Going back a few months we can recap on the logic offered by the Taoiseach in the midst of the controversy over the cost of the National Children’s Hospital.

In essence, and not paraphrasing him too wildly, he said that even if it was costing a big ball of money once it was finished and open, we’d forget the pain of the cost and be thrilled with it.

It’s the sort of approach that simply smacks of privilege. It’s funny that, when you’ve got enough privilege you can all too often fall down on the other important traits such as self awareness. 

An emotional luxury, if you like.

You could say there is a notable high profile exception and that would be Finance Minister Paschal Donohoe. 

It seemed that he was in touch with real life and real people. He never tired of telling us that we had to wean ourselves off the politics of boom and bust and learn to live our national life on a more balanced equilibrium.

It was a voice of sanity, in touch with reality and helping us to save ourselves from ourselves. 

But even that can no longer be relied upon with the increasing sense that others in Fine Gael have stolen the key to the safe where the national coffers are stashed.

Fine Gael has always prided itself on being the grown up in comparison with the somewhat uncouth and often times out of control Fianna Fáil. Now the party has some serious re-gearing to do.

Fianna Fáil are not even laughing up their sleeves this week, but guffawing out loud at how gaffe-prone the oul’ enemy has become.

They need to do very little politically right now except bide their hour.

Law and order is a separate issue but still an integral part of the Fine Gael identity.

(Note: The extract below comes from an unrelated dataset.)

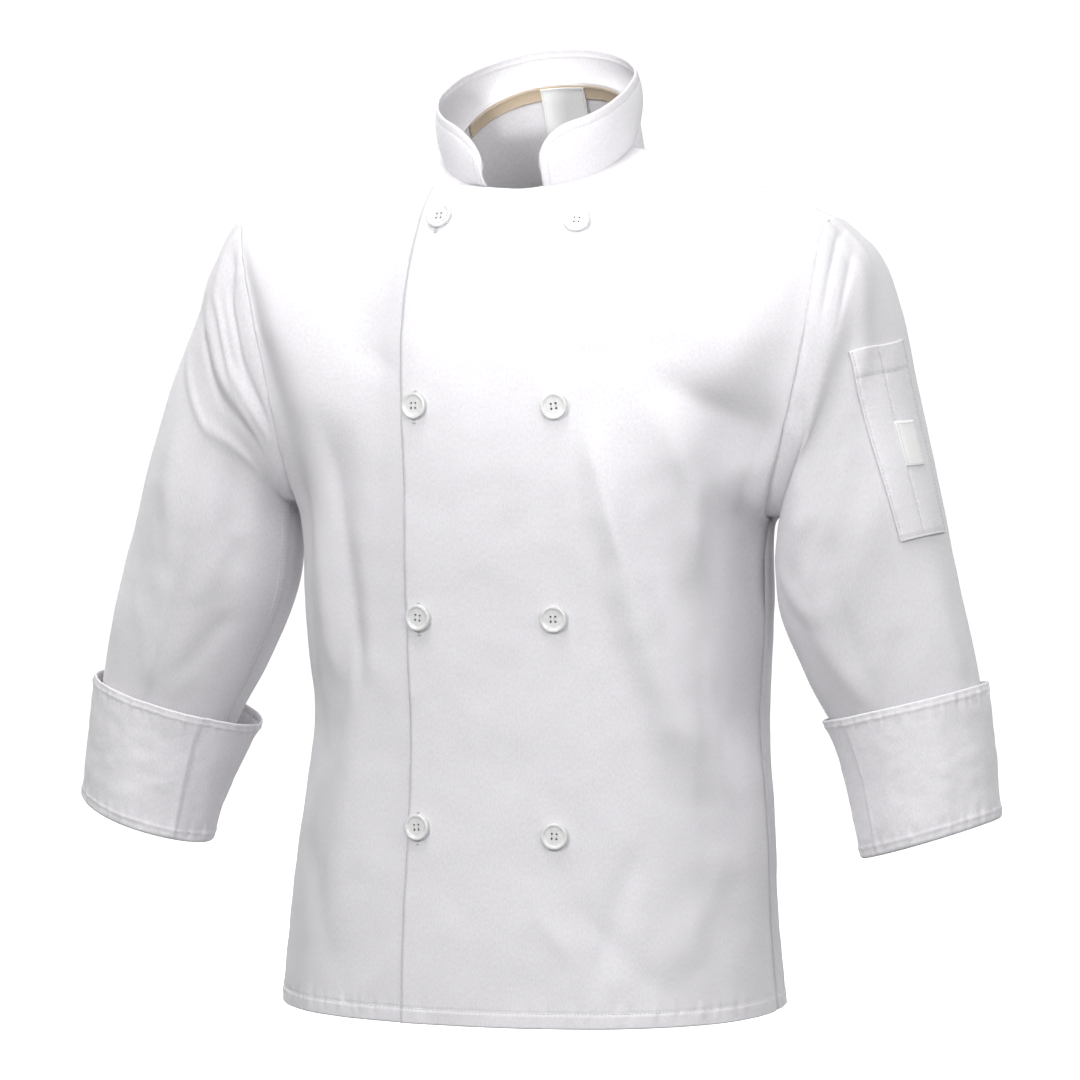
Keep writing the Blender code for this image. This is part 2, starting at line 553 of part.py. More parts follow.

The sense is that gangland crime is getting completely out of control and not just in Dublin. 

The sheer brazenness of what is going on denotes a lack of fear of official reprisal with young fathers being shot while pushing their children in buggies and killings taking place in front gardens. 

How utterly terrifying that must be for people living in those neighbourhoods. 

At its most basic level you wouldn’t be letting your children out to play for fear of what might happen.

“Not a bad day at the office after all,” was what the Taoiseach posted after all the seats in the local elections were finally counted on Wednesday, and it turned out Fine Gael had gained a total of 20 seats. 

The initial target was 50. What’s 30 seats when you’re feeling good about yourself?

It all comes from the top down – so it does.